Polska stara się realizować cele związane z odnawialnymi źródłami energii, lecz to nie wystarczy, by zapewnić bezpieczeństwo energetyczne kraju. Jak czytamy w serwisie wnp.pl, w 2023 r. z węgla wyprodukowaliśmy prawie 105 TWh energii, co przekłada się na 63 proc. jej ogółu. Choć zarówno zużycie, jak i produkcja energii w Polsce w minionym roku zmalały, doszło do wzrostu importu energii elektrycznej do ok. 4 TWh, co stanowi ok. 2,4 proc. całej produkcji energii w Polsce.
W rozmowie z redakcją wnp.pl prof.
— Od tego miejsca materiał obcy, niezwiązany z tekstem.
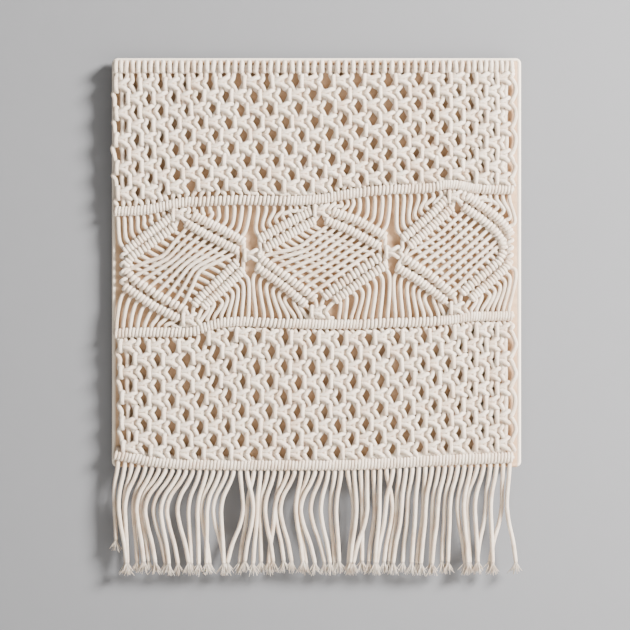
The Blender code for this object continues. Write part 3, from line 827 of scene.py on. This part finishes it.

Władysław Mielczarski podkreśla, że Polska jest na dobrej drodze do wypełnienia zaleceń unijnych, które zakładają, że w 2030 r. 32 proc. energii ma pochodzić z OZE. W 2023 r. udział zielonej energii w polskiej energetyce wynosił ok. 22-23 proc. Jednocześnie w minionym roku ok. 10 proc. energii elektrycznej w Polsce pochodziło z gazu. Mimo to nie oznacza to, że niebawem będziemy mogli odwrócić się od węgla.
30 lat spalania węgla przed nami
- Jeszcze przez 25-30 lat będziemy potrzebować węgla do produkcji energii elektrycznej. Szybka likwidacja wydobycia w kraju powodować będzie coraz większy import węgla do Polski – komentuje prof. Mielczarski.
- Maksymalne obecnie zapotrzebowanie na energię elektryczną w Polsce wynosi około 27 tys. MW i będzie rosło nawet do 30 tys. MW i więcej. To zapotrzebowanie na moc musi być pokryte przez w pełni dyspozycyjne jednostki wytwórcze energii elektrycznej. Wówczas w obliczeniach "Energy mix" spełniony jest bilans mocy, który jest kluczowy dla bezpieczeństwa energetycznego – dodaje.
Prof. Mielczarski zauważa, że zapewnienie bilansu mocy może być zrealizowane tylko dzięki trzem technologiom: energetyce węglowej, energetyce gazowej i energetyce jądrowej. Ze względu na problemy z podażą gazu dla energetyki wielkoskalowej oraz brak elektrowni jądrowych, musimy dalej polegać na węglu. Jak podkreśla ekspert "jedna czy dwie elektrownie jądrowe niewiele zmienią".
Brak węgla przełoży się na blackout? Setki godzin bez prądu
Ze względu na likwidację górnictwa, Polska będzie zmuszona do kontynuowania importu węgla do kraju. Do 2025 r. energia elektryczna powinna być w Polsce dostępna bez większych problemów. Później musimy liczyć się z możliwością występowania blackoutów.
- Problemy mogą rozpocząć się później, kiedy część starych jednostek węglowych będzie odstawiona. Pokazują to dokumenty publikowane przez Ministerstwo Klimatu i Środowiska dotyczące bezpieczeństwa dostaw energii elektrycznej do odbiorców. W latach 2025-2030 może brakować energii elektrycznej przez kilkanaście godzin rocznie, a po roku 2030 nawet kilkaset godzin rocznie.